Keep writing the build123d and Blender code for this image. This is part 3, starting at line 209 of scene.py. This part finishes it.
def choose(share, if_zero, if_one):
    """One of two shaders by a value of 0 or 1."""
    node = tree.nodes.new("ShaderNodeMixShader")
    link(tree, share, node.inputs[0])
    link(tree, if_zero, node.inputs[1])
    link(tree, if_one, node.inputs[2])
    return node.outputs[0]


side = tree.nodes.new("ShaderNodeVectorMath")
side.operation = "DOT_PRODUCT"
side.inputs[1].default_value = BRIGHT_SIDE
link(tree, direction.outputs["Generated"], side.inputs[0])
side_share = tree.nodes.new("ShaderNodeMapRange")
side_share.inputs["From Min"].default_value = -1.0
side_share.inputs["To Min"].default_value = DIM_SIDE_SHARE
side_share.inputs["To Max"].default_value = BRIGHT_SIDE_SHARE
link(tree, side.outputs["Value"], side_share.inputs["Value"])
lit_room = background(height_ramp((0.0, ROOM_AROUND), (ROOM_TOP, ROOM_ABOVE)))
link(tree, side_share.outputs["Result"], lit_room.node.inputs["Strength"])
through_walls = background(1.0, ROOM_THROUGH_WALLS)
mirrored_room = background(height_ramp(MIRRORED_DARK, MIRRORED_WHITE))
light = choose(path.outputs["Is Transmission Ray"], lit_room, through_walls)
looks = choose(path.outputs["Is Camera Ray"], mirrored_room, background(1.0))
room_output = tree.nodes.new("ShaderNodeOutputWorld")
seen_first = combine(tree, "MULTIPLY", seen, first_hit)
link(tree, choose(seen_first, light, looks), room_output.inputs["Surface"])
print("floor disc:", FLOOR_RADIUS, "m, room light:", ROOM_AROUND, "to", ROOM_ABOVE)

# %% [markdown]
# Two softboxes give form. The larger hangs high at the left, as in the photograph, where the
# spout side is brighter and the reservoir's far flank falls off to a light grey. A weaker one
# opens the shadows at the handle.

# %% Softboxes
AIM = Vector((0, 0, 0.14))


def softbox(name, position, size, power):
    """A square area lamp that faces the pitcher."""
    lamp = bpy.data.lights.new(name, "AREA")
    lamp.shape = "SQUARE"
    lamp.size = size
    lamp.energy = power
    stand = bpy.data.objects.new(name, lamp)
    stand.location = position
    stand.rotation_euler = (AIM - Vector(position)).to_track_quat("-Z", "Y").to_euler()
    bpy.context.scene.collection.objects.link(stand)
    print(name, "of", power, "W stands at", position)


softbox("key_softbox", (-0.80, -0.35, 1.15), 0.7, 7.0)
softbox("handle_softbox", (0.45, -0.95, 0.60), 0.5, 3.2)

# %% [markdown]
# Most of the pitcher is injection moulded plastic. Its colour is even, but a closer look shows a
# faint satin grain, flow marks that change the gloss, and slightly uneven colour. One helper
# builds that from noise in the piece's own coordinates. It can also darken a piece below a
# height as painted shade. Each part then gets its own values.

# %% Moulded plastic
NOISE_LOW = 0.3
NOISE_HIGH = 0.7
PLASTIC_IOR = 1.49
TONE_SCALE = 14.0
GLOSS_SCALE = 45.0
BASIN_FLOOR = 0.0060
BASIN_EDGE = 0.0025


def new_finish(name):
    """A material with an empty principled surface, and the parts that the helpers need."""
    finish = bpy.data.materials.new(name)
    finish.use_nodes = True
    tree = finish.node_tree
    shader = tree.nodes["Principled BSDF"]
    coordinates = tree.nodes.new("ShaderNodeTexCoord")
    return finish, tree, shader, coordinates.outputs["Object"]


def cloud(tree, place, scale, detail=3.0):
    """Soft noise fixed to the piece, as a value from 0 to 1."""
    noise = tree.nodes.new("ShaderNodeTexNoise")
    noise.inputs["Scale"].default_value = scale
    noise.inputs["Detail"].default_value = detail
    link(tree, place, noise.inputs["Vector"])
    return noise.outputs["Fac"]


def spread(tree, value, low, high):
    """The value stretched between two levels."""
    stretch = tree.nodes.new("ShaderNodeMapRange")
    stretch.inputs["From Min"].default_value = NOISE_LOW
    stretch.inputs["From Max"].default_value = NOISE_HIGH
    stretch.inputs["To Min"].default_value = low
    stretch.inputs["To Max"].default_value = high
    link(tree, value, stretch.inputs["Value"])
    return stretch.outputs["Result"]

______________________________

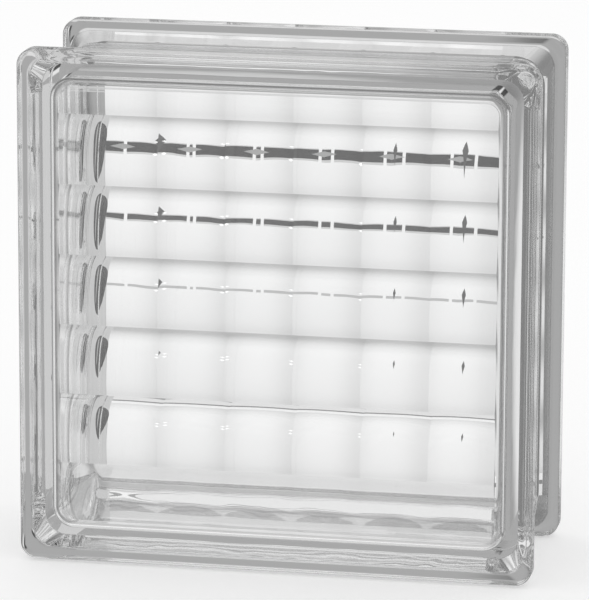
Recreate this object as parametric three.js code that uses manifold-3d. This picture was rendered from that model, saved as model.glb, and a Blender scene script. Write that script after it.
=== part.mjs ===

______________________________

*Task to carry out*: Exactly the lines above from the one with "Keep writing the" to the one with "return node.outputs[0]", both included, are to be quoted; leave the rest out.

*Answer to this exercise*:
Keep writing the build123d and Blender code for this image. This is part 3, starting at line 209 of scene.py. This part finishes it.
def choose(share, if_zero, if_one):
    """One of two shaders by a value of 0 or 1."""
    node = tree.nodes.new("ShaderNodeMixShader")
    link(tree, share, node.inputs[0])
    link(tree, if_zero, node.inputs[1])
    link(tree, if_one, node.inputs[2])
    return node.outputs[0]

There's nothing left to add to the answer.